### WHAT THE EXERCISE ASKS
Write out the whole listing, matching it exactly.

### DATASET SECTION
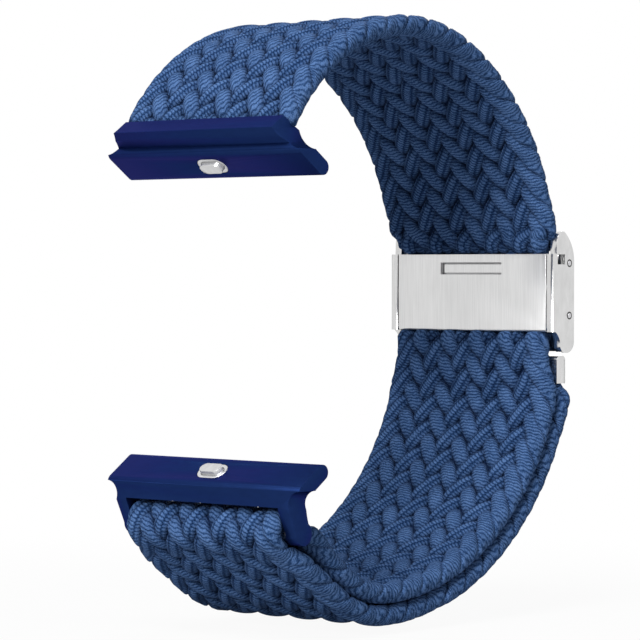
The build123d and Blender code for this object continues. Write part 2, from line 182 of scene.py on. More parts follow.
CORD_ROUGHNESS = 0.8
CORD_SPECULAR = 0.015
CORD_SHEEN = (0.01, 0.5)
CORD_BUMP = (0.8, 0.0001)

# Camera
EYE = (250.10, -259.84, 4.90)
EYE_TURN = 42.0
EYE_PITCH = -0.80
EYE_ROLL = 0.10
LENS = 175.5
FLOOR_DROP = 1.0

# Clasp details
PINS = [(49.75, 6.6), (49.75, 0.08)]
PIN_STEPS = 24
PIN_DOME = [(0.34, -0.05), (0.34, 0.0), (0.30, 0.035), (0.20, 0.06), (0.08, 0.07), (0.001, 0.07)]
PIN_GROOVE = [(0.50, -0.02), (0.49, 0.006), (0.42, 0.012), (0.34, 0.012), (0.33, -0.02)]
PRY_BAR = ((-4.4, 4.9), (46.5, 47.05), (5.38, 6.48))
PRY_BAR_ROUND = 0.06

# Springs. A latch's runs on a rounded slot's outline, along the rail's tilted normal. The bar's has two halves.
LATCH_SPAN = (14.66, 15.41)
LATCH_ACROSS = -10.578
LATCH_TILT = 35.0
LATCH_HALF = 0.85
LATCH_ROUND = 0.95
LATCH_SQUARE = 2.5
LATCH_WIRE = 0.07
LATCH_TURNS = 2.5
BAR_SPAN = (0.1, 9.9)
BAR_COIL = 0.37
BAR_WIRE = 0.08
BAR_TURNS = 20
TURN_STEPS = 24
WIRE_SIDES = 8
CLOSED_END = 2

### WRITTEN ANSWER
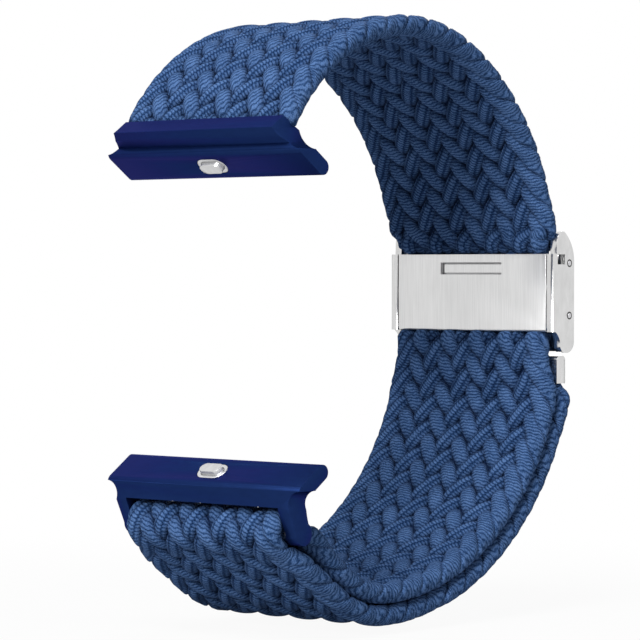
The build123d and Blender code for this object continues. Write part 2, from line 182 of scene.py on. More parts follow.
CORD_ROUGHNESS = 0.8
CORD_SPECULAR = 0.015
CORD_SHEEN = (0.01, 0.5)
CORD_BUMP = (0.8, 0.0001)

# Camera
EYE = (250.10, -259.84, 4.90)
EYE_TURN = 42.0
EYE_PITCH = -0.80
EYE_ROLL = 0.10
LENS = 175.5
FLOOR_DROP = 1.0

# Clasp details
PINS = [(49.75, 6.6), (49.75, 0.08)]
PIN_STEPS = 24
PIN_DOME = [(0.34, -0.05), (0.34, 0.0), (0.30, 0.035), (0.20, 0.06), (0.08, 0.07), (0.001, 0.07)]
PIN_GROOVE = [(0.50, -0.02), (0.49, 0.006), (0.42, 0.012), (0.34, 0.012), (0.33, -0.02)]
PRY_BAR = ((-4.4, 4.9), (46.5, 47.05), (5.38, 6.48))
PRY_BAR_ROUND = 0.06

# Springs. A latch's runs on a rounded slot's outline, along the rail's tilted normal. The bar's has two halves.
LATCH_SPAN = (14.66, 15.41)
LATCH_ACROSS = -10.578
LATCH_TILT = 35.0
LATCH_HALF = 0.85
LATCH_ROUND = 0.95
LATCH_SQUARE = 2.5
LATCH_WIRE = 0.07
LATCH_TURNS = 2.5
BAR_SPAN = (0.1, 9.9)
BAR_COIL = 0.37
BAR_WIRE = 0.08
BAR_TURNS = 20
TURN_STEPS = 24
WIRE_SIDES = 8
CLOSED_END = 2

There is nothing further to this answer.